21 February 2023
By Tony Forde
Tony@TheCork.ie
The February illustrated lecture organised by Dúchas Clonakilty Heritage will have a very local theme. Entitled, “Richard Boyle, Earl of Cork and the Clonakilty Community: some new Evidence, c.1613-41”, it will be delivered by Dr. David Edwards, Senior Lecturer in the School of History, University College Cork this Thursday 23rd February at 8pm at the Clonakilty GAA Pavilion.
Locals will remember 10 years ago, on 5th May 2013, Clonakilty celebrated the 400th anniversary of it’s formal establishment, when hundreds of people assembled at Emmet Square where President Michael D. Higgins gave a speech for the occasion. The 5th May 1613 was the date when a charter was granted to Richard Boyle by King James the First of England. A year-long programme of other community events also took place, organised by local clubs and organisations. Thursdays historical lecture is therefore timely a decade on.
Richard Boyle (1566-1643), a notorious ‘New English’ adventurer, who first came to Ireland in 1588 was reputed to be the wealthiest man in the Kingdom of Britain and Ireland by the time of his death. His land-grabbing activities in Munster and parts of Connacht and Leinster helped to transform the social and economic life of early seventeenth-century Ireland. He re-peopled large parts of southern Ireland with English and Welsh settlers and artisans to create a supposedly model English colony. He formally founded the town of Clonakilty in 1613 when he received a charter for the town from King James I of England. (There was a settlement in the locality previously). It was just one of a series of towns that he founded or acquired around this time among them, Lismore, Youghal, Bandon, Midleton, Castlemartyr, Charleville, Doneraile and Boyle. He was created first Earl of Cork in 1620.

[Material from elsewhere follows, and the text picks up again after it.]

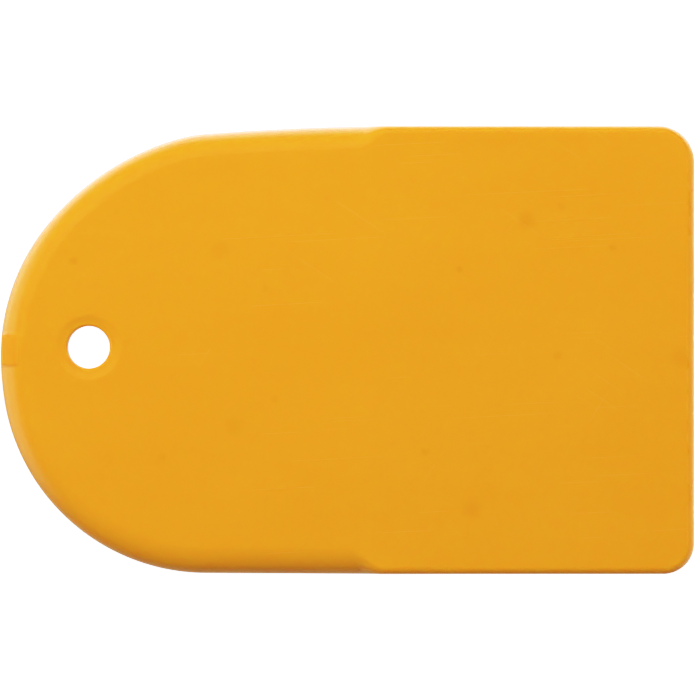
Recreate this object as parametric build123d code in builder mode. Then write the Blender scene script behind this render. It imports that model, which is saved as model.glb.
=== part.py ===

He was the father of 15 children, including Robert Boyle considered to be the father of modern chemistry, and was preoccupied in procuring estates for each son and dowries and suitable matches for each daughter.
Dr. David Edwards is a Senior Lecturer in the School of History, University College Cork. He has researched and published on a range of topics dealing with Irish history between 1350 and 1650. His principal area of research is power and society in Ireland, from the Gaelic resurgence of the fourteenth century to the wars of religion in the seventeenth century. His current principal project focuses on the career and estate of Richard Boyle. With Dr Colin Rynne he edited The colonial world of Richard Boyle, first Earl of Cork in 2018, in which Boyle’s reputation is re-assessed. His talk on the 23rd should prove to be of great interest to locals and historians generally.
A €5 (cash only) charge will apply on the night to cover expenses and there is no pre-booking of the talk. Fáilte roimh chách.